One of the alternatives also proposes a fly-over ramp from U.S. 301 southbound to Route 5 southbound, one additional through-travel lane in each direction and driveway access consolidation along U.S. 301, according to the report.
An eastern and a western Waldorf bypass are still on the table.
Both bypasses would begin off U.S. 301 just north of the Charles and Prince George’s County line near TB where Route 5 and U.S. 301 split, and empty out in White Plains near Turkey Hill Road or Washington Avenue, said Kellie Boulware, SHA spokeswoman.
Local environmentalists decried the building of both of the bypass alternatives during past public hearings.
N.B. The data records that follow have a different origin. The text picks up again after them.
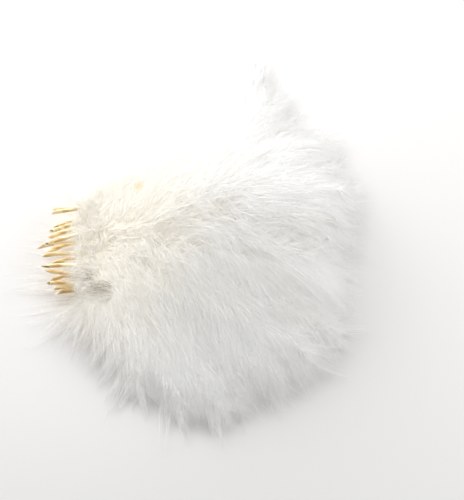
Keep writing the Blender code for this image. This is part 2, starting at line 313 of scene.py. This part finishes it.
def loft(rings, first, last):
    """(vertices, faces) of a closed skin over rings of points, with a pole at each end."""
    count, sides = rings.shape[:2]
    vertices = np.concatenate((rings.reshape(-1, 3), first[None], last[None]))
    ring = np.arange(sides)
    after = (ring + 1) % sides
    base = (np.arange(count - 1) * sides)[:, None]
    above = base + sides
    quads = np.stack((base + ring, base + after, above + after, above + ring), -1).reshape(-1, 4)
    foot_pole, head_pole = count * sides, count * sides + 1
    last_ring = (count - 1) * sides
    foot = np.stack((np.full(sides, foot_pole), after, ring), -1)
    head = np.stack((np.full(sides, head_pole), ring + last_ring, after + last_ring), -1)
    return vertices, [quads, np.concatenate((foot, head))]


QUILL_SIDES = 12
HOLLOW_DEPTH = 4.0
SLANT_REACH = 2.4
LEAST_HEIGHT = 0.05
UV_LENGTH = 130.0
HOLLOW_RADII = np.array((0.45, 0.66, 0.72))
RADIUS_SHARES = (0.93, 1.0, 0.95, 0.62, 0.34, 0.07)

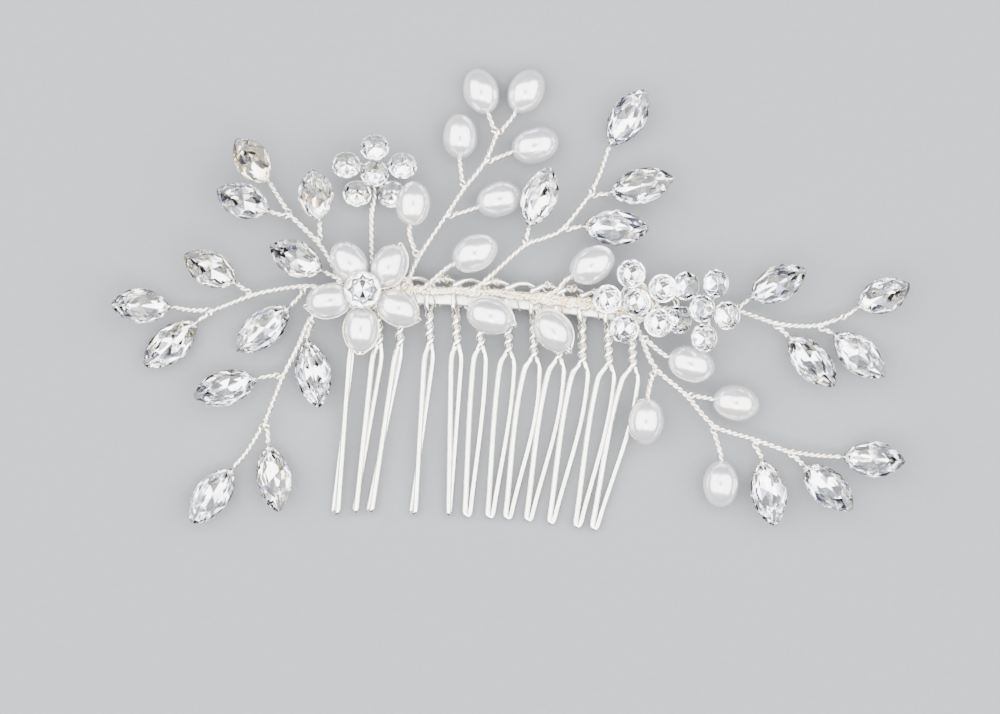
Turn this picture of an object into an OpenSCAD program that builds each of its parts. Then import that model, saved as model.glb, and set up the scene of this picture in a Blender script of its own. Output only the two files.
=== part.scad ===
/* [Comb] */
// Length of the flat bar that carries the teeth
bar_length = 51; // [50.5:0.5:53]
// Height of the bar, along the teeth
bar_height = 3; // [2.6:0.1:3.2]
// Thickness of the bar
bar_thickness = 1; // [0.8:0.1:1.2]
// Radius of the bar's gentle arch in the plane of the comb
bar_arch_radius = 250; // [220:10:600]
// Height of the bar's middle above the surface the comb lies on
bar_rise = 3; // [2.8:0.1:3.2]
// Diameter of the wire that the teeth are bent from
comb_wire_d = 0.9; // [0.7:0.05:0.95]
// Length of a tooth, from the bar's centreline to its tip
tooth_length = 36.2; // [33:0.1:37]
// Length of a tooth's twisted neck, from the bar's centreline
neck_length = 8.5; // [7:0.5:9]

/* [Pearls] */
// Length of a pearl along its drilled axis
pearl_length = 7.6; // [7:0.1:7.8]
// Diameter of a pearl
pearl_d = 5.8; // [5.2:0.1:5.8]
// Diameter of the hole drilled into a pearl
pearl_bore_d = 1; // [0.9:0.05:1.2]
// Distance from the pearl flower's middle to the middle of a petal
petal_ring_r = 6.1; // [6:0.1:6.5]

/* [Crystals] */
// Length of a pointed-oval crystal
leaf_length = 11.5; // [11:0.5:12]
// Width of a pointed-oval crystal
leaf_width = 6; // [5:0.2:6]
// Thickness of a pointed-oval crystal
leaf_thickness = 3.2; // [2.6:0.1:3.4]
// Diameter of a round crystal in the crystal flowers
round_d = 4.8; // [4.2:0.1:4.8]
// Distance from a crystal flower's middle to the middle of an outer crystal
round_ring_r = 4.9; // [4.9:0.1:5.2]
// Diameter of the pearl flower's centre stone
centre_stone_d = 6; // [5.4:0.1:6]

/* [Stem wire] */
// Diameter of the twisted pair of wires that every stem is made of
stem_d = 0.84; // [0.8:0.02:0.86]
// Diameter of one strand, which makes the eyes that hold the crystals
strand_d = 0.44; // [0.3:0.02:0.46]
// Inside radius of an eye, measured to the middle of its strand
eye_r = 1.1; // [1:0.05:1.2]

/* [Hidden] */
// The ornament is laid out square to itself, then turned and moved as one onto the comb.
layout_turn = 3.7;
layout_shift = [-4, 1.4, 0];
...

The western bypass would slice through the Mattawoman Creek watershed and the eastern would cut through the Zekiah Swamp watershed.
‘‘We don’t want either bypass,” said local environmentalist Bonnie Bick, who serves as a member of the Sierra Club Maryland Chapter’s executive committee. ‘‘The western bypass would have unacceptable impacts on the Mattawoman Creek basin. We must protect the Mattawoman’s health or we’ll lose our living resources and forests.”
Several years ago, the Prince George’s County Council voiced opposition to the construction of both the eastern and western bypass options in Waldorf, but pledged to support an upgrade of U.S. 301.
Charles County commissioners’ President F. Wayne Cooper (D) said that it is long past the time to debate the issues surrounding the U.S. 301 improvement project and begin the long process of making it a reality.
‘‘During the election process the commissioners did everything that we could to make the governor aware of the traffic problem in Charles County and that we need a bypass,” he said. ‘‘We try to meet more than once a year with the state to stay involved in the process. We’re doing all that we can to finish this process in the near future.”
Cooper said that the only sticking point for the state to begin the project is funding.
‘‘Even if everyone likes the idea and everyone is for it, the state has to have the funding to begin the project,” he said.
Thursday’s workshop — a similar session was held Tuesday evening in Brandywine —will be informal and will include several stations set up around the gymnasium of Mattawoman Middle School where participants can drop in and view the proposed alternatives at their leisure. State and local transportation experts will be on hand to field questions and address concerns about the final proposed alternatives, Boulware said.
Residents will also be able to submit comments about the alternatives to the state during the workshop, Boulware said.
State highway engineers have determined that the two current failing signalized intersections at Theodore Green Boulevard in White Plains and Route 228 (Berry Road) in Waldorf will grow to 15 failing intersections — all of the major intersections through Waldorf – by 2030, according to SHA’s report on the project.
In addition, the number of vehicles that travel along the highway through Waldorf is expected to more than double by 2030, according to the report.
State highway officials are keeping a close eye on traffic congestion along the highway in La Plata, even though it is not in the study area. Further study should be done to provide for a potential limited access roadway through town, according to the report.
La Plata Mayor Gene Ambrogio said the state might be going about the project somewhat backwards.
‘‘I think that the state should concentrate on La Plata first,” he said.
‘‘If they do the bypass and they don’t have La Plata’s portion of [U.S.] 301 ready, it really is going to create a bottleneck in town.”
Public hearings on the proposed alternatives will be scheduled next spring and an alternative is expected to be selected by next fall or summer, according to SHA’s Web site.
Residents should plan to drop by the workshop, Boulware said.
‘‘They can walk through at their own pace,” she said. ‘‘This is an opportunity for people to comment on what they feel are reasonable alternatives and to speak to the project managers face to face.”